Anthropologist Mary Douglas (2002), born in 1921, recounts how her childhood experience living with her grandparents and then attending convent schools formed in her an initial “feeling for hierarchy” that fundamentally shaped her subsequent professional anthropological career. Admits Douglas: “The interaction between religion as I was taught it and anthropology as I discovered it has been too continuous and intimate to be disentangled.”

This turn to the contingent, the local, and the domestic is picked up also by both of the Steinfels. Margaret reminds her listeners how “life is not an ideology or a political agenda or conceptual framework but a continuing set of relationships and responsibilities … at the end of a day on the barricades everyone still has to go home and eat dinner.” And Peter, at the end of his combative presentation, turns away from the struggle to call for a recovered sense of healthy heroism among the faithful.
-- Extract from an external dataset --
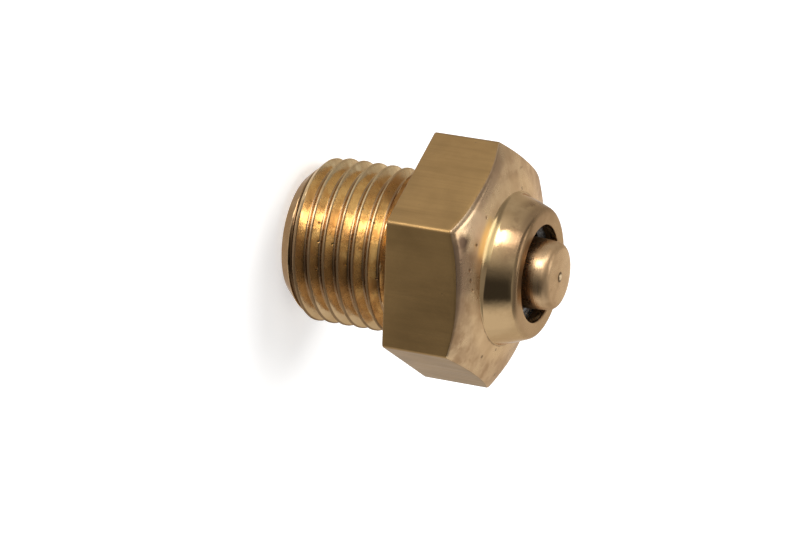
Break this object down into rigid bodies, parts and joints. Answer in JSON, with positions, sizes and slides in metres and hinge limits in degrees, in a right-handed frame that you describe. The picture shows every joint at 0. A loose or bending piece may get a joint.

Such a recovery, he suggests,

will be found … in a zone of daily prayer, sacramental habits, household rituals, continuing study, and physical reminders and expressions of our faith… . Within such a zone, the heroism of every day life can be made manifest, the springs of joy refreshed, and the voices of authority can be heard and engaged in security.

To sit with this collection of lectures from Marianist Award recipients is to be exposed to the thrilling diversity that is the life of Catholic fides et ratio. The sympathetic non-Catholic listening in can glean much from this slim volume. At the end of the day, the world will remain the world, yet in it and through it all there remains the possibility of finding grace in all the right places.

Ashley Woodiwiss is professor of political science at Wheaton College.

1. David J. O’Brien, Loyola Professor of Roman Catholic Studies at the College of the Holy Cross, was the 2005 Marianist Award recipient. The 2006 award had not yet been announced at the time of this review.

2. For an example of such public evangelical soul-searching, see Charles Marsh, “Wayward Christian Soldiers” an op-ed in the New York Times, January 20, 2006 and the letters written in response to it.